Examples and Case Studies

E-commerce Marketplaces: Consider a seller who maintained a 5.0 rating for five years but has received three negative reviews in the last month. Without a decay factor, the thousands of five-star reviews from years ago would mask the current decline, leading to poor customer experiences. With a decay factor, the recent negative reviews disproportionately impact the score, signaling to the platform that the seller’s service level has dropped.

“The decay factor acts as a digital ‘what have you done for me lately’ filter, keeping the marketplace honest and reactive to changing quality standards.”

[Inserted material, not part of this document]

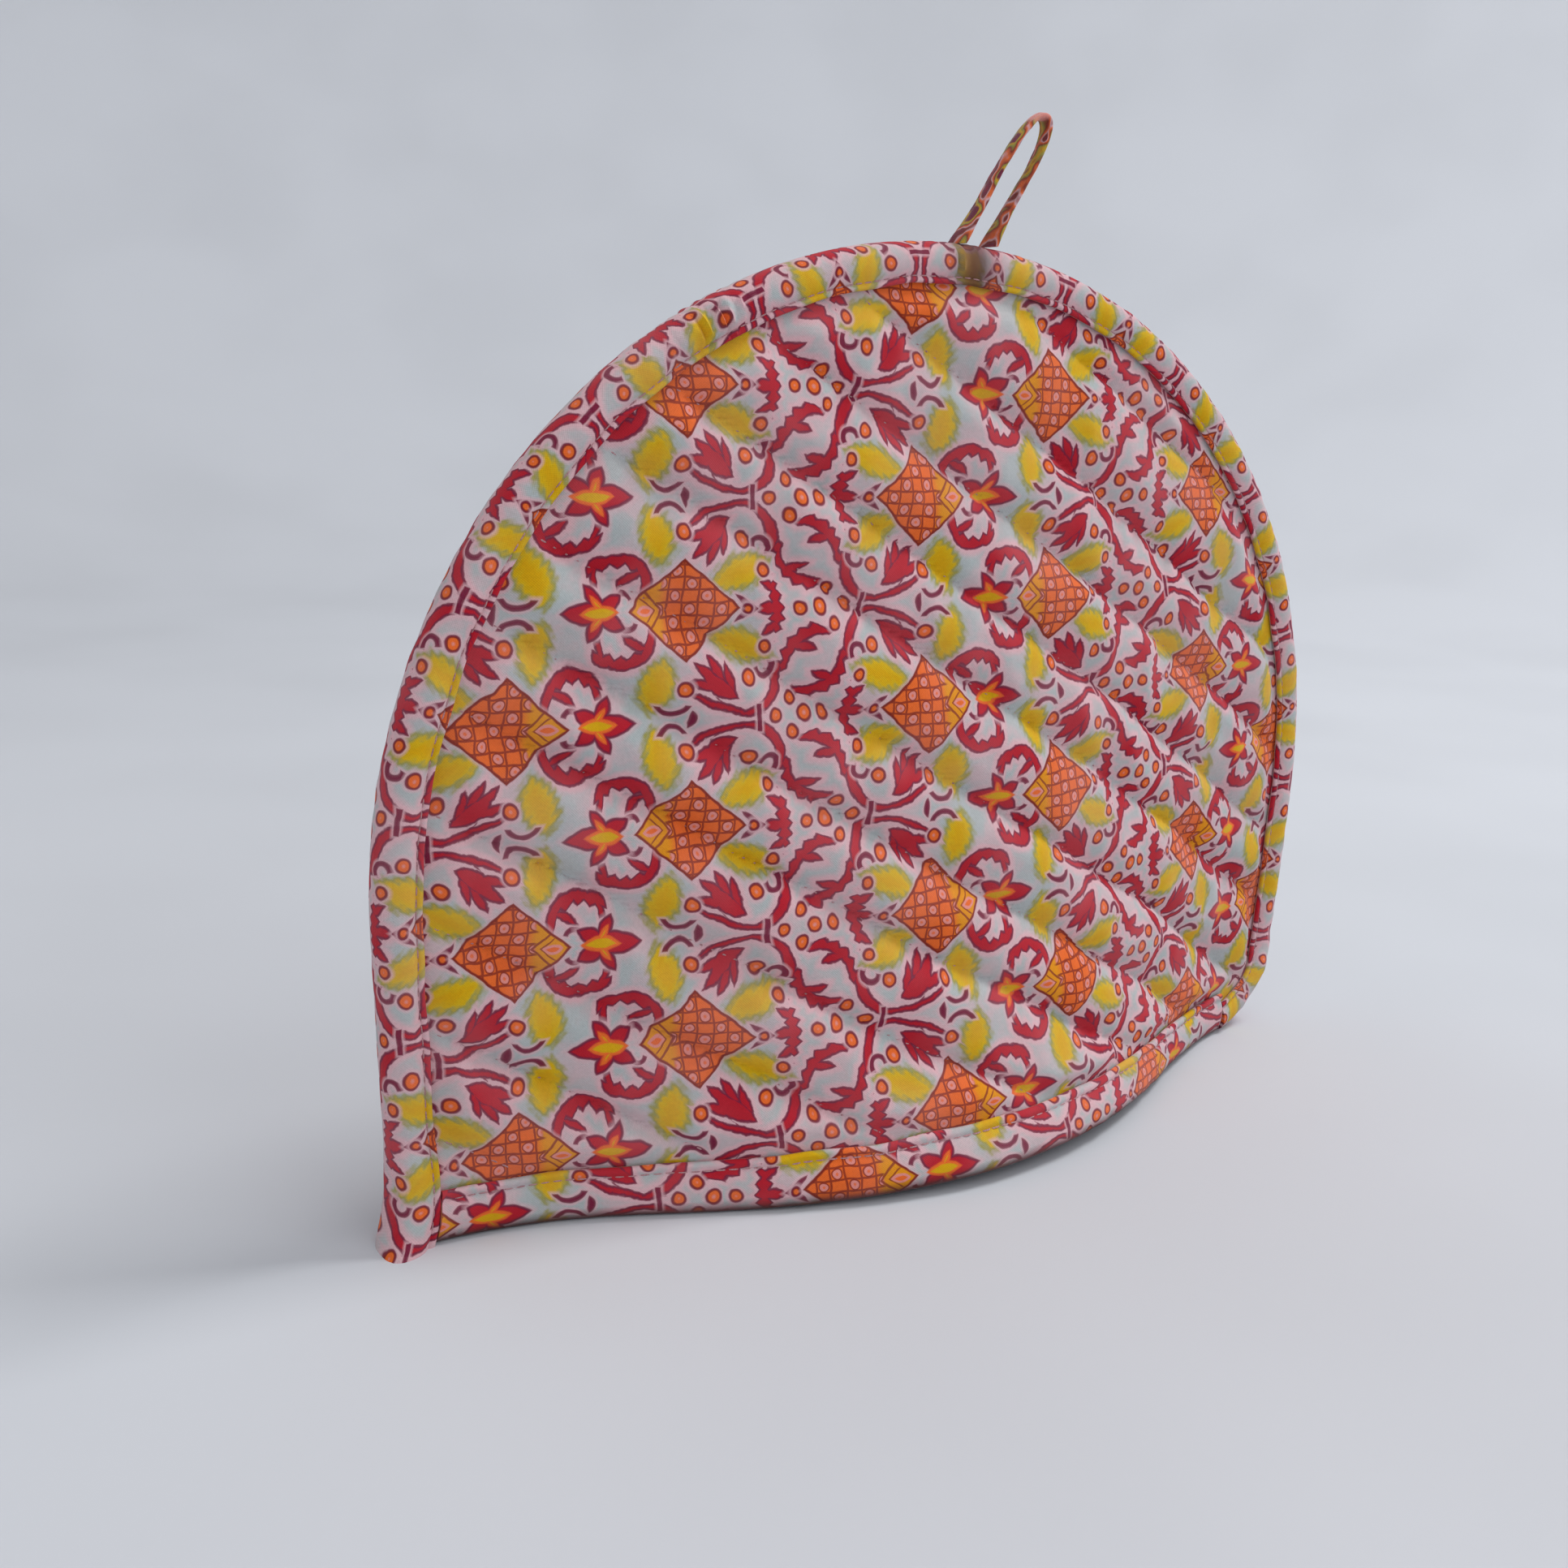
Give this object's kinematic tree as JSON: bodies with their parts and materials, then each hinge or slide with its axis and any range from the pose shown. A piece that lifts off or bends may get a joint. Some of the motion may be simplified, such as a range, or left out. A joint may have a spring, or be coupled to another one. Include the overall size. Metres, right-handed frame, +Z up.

Peer-to-Peer Lending: In lending, a borrower’s financial health can change rapidly. An engine that weighs a repayment made in 2018 equally to one made in 2024 is dangerous. By applying decay, lenders can identify “credit drift,” where a borrower’s behavior is trending toward default, even if their lifetime history remains positive.

Common Mistakes

• The “Cliff” Effect: Setting a decay constant so aggressive that a user’s reputation drops off a cliff. This creates a volatile experience that discourages long-term participation. Use smooth, continuous decay instead.
• Ignoring Outliers: Sometimes, a single recent transaction is an anomaly rather than a trend. Ensure your engine has a “dampening” mechanism so that one bad day doesn’t immediately destroy a long-standing positive reputation.
• Lack of Transparency: If your system updates scores based on time, users might feel confused when their score drops despite no new negative actions. Always provide clear feedback on how the score is calculated.
• Ignoring Data Volume: For new users, decay should be slower. Don’t apply the same decay logic to a user with ten transactions as you do to a user with ten thousand; the sample size is too small for meaningful decay.

Advanced Tips

To push your reputation engine to the next level, consider Context-Aware Decay. This involves varying the decay rate based on the type of transaction. For example, a “security-related” action (like a failed login attempt) should have a very short, aggressive decay, whereas a “quality-related” action (like a customer review) should have a longer, more stable decay.

Another powerful technique is Seasonal Weighting. If your platform has high activity periods—like the holiday shopping season—you can temporarily slow the decay rate for positive actions to reward high-volume, high-quality performance during those critical windows. This turns your reputation engine from a simple tracker into a strategic tool for user retention.

Conclusion

The reputation engine is the backbone of trust in a digital environment. By incorporating a decay factor, you move away from static, unreliable scores and toward a dynamic system that accurately reflects the current state of your users. While the mathematical implementation requires careful tuning of decay constants, the result is a fairer, more responsive platform that protects your community and encourages consistent excellence.

Remember: Trust is not a one-time achievement. It is a continuous state of performance. Your reputation engine should reflect that reality.